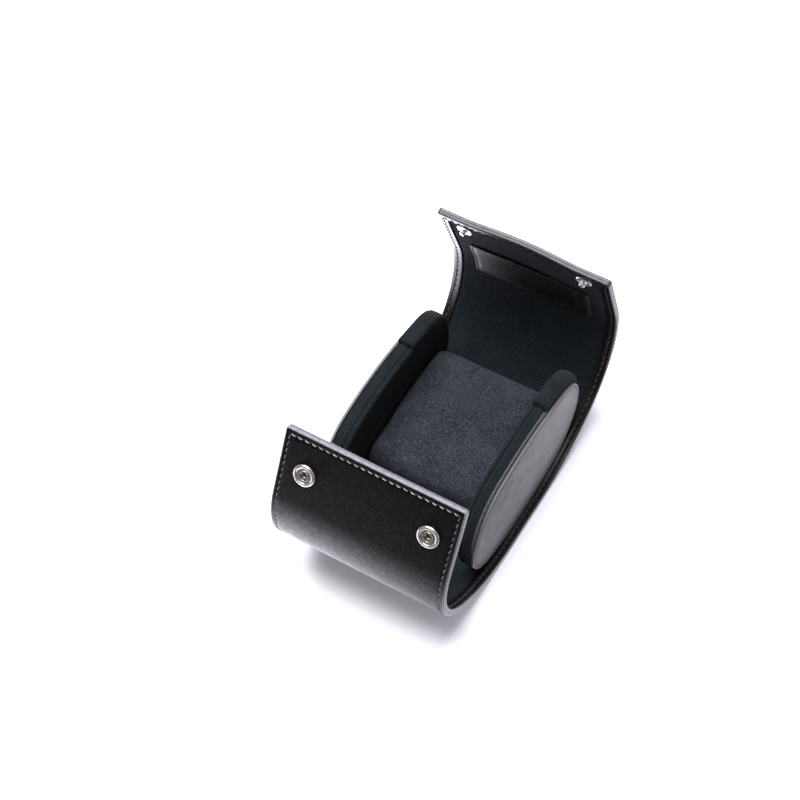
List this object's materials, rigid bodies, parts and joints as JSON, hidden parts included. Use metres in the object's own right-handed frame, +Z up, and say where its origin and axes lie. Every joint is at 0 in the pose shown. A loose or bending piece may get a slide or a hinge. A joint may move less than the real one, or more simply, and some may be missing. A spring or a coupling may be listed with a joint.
{
  "type": "watch travel case",
  "caption": "Open leather travel case for a wristwatch: a curved strip with front flap and lid, upright padded cheeks, a lift-out cushion and snap fasteners.",
  "frame": {"origin": "on the floor plane under the middle of the open case's bounding box", "axes": "+X to the right across the case, -Y towards the front flap, +Y towards the lid, +Z up"},
  "size_m": [0.084, 0.1608, 0.1063],
  "materials": {
    "outer_leather": "fine-grained black leather with a warm cast and a satin finish",
    "border_leather": "fine-grained black leather, stitched, with painted edges",
    "microsuede": "blue-black speckled microsuede",
    "cushion_microsuede": "blue-black speckled microsuede over soft padding",
    "panel_leather": "grey-mauve satin leather",
    "patch_leather": "bare stitched leather patch",
    "polished_nickel": "polished nickel-plated steel",
    "dull_nickel": "plain nickel-plated steel",
    "padding": "dense foam padding",
    "board": "stiff fibre board"
  },
  "bodies": {
    "case_base": {"base_leather": "outer_leather", "base_lining": "microsuede", "base_border": "border_leather", "cradle_board": "board", "cradle_cover": "microsuede", "left_cheek_core": "padding", "left_cheek_wrap": "microsuede", "left_cheek_rim_pad": "microsuede", "left_cheek_panel": "panel_leather", "right_cheek_core": "padding", "right_cheek_wrap": "microsuede", "right_cheek_rim_pad": "microsuede", "right_cheek_panel": "panel_leather"},
    "flap_lower": {"flap_lower_leather": "outer_leather", "flap_lower_lining": "microsuede", "flap_lower_border": "border_leather"},
    "flap_middle": {"flap_middle_leather": "outer_leather", "flap_middle_lining": "microsuede", "flap_middle_border": "border_leather"},
    "flap_upper": {"flap_upper_leather": "outer_leather", "flap_upper_lining": "microsuede", "flap_upper_border": "border_leather", "left_socket": "polished_nickel", "right_socket": "polished_nickel", "socket_eyelets": "dull_nickel"},
    "lid_lower": {"lid_lower_leather": "outer_leather", "lid_lower_lining": "microsuede", "lid_lower_border": "border_leather"},
    "lid_middle": {"lid_middle_leather": "outer_leather", "lid_middle_lining": "microsuede", "lid_middle_border": "border_leather"},
    "lid_upper": {"lid_upper_leather": "outer_leather", "lid_upper_lining": "microsuede", "lid_upper_border": "border_leather", "left_stud": "polished_nickel", "right_stud": "polished_nickel", "stud_caps": "polished_nickel", "label_patch": "patch_leather"},
    "cushion": {"cushion_cover": "cushion_microsuede", "cushion_core": "padding"}
  },
  "joints": [
    {"name": "flap_lower_fold", "type": "hinge", "parent": "case_base", "child": "flap_lower", "pos_m": [0, -0.01929, 0.00335], "axis": [-1, 0, 0], "range_deg": [0, 11.6]},
    {"name": "flap_middle_fold", "type": "hinge", "parent": "flap_lower", "child": "flap_middle", "pos_m": [0, -0.04357, 0.00876], "axis": [-1, 0, 0], "range_deg": [0, 27.7]},
    {"name": "flap_upper_fold", "type": "hinge", "parent": "flap_middle", "child": "flap_upper", "pos_m": [0, -0.06195, 0.0191], "axis": [-1, 0, 0], "range_deg": [0, 25]},
    {"name": "lid_lower_fold", "type": "hinge", "parent": "case_base", "child": "lid_lower", "pos_m": [0, 0.03483, 0.00609], "axis": [1, 0, 0], "range_deg": [0, 18]},
    {"name": "lid_middle_fold", "type": "hinge", "parent": "lid_lower", "child": "lid_middle", "pos_m": [0, 0.05711, 0.01696], "axis": [1, 0, 0], "range_deg": [0, 25.7]},
    {"name": "lid_upper_fold", "type": "hinge", "parent": "lid_middle", "child": "lid_upper", "pos_m": [0, 0.07705, 0.0568], "axis": [1, 0, 0], "range_deg": [0, 23.1]},
    {"name": "cushion_lift", "type": "slide", "parent": "case_base", "child": "cushion", "axis": [0, 0, 1], "range_m": [0, 0.02]}
  ],
  "couplings": [
    {"joint": "flap_middle_fold", "follows": "flap_lower_fold", "ratio": 2.3879},
    {"joint": "flap_upper_fold", "follows": "flap_lower_fold", "ratio": 2.1552},
    {"joint": "lid_middle_fold", "follows": "lid_lower_fold", "ratio": 1.4278},
    {"joint": "lid_upper_fold", "follows": "lid_lower_fold", "ratio": 1.2833}
  ]
}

+--

> _Written problem_
Every line holding "bodies" should be copied out.

> _Exercise response_
List this object's materials, rigid bodies, parts and joints as JSON, hidden parts included. Use metres in the object's own right-handed frame, +Z up, and say where its origin and axes lie. Every joint is at 0 in the pose shown. A loose or bending piece may get a slide or a hinge. A joint may move less than the real one, or more simply, and some may be missing. A spring or a coupling may be listed with a joint.
  "bodies": {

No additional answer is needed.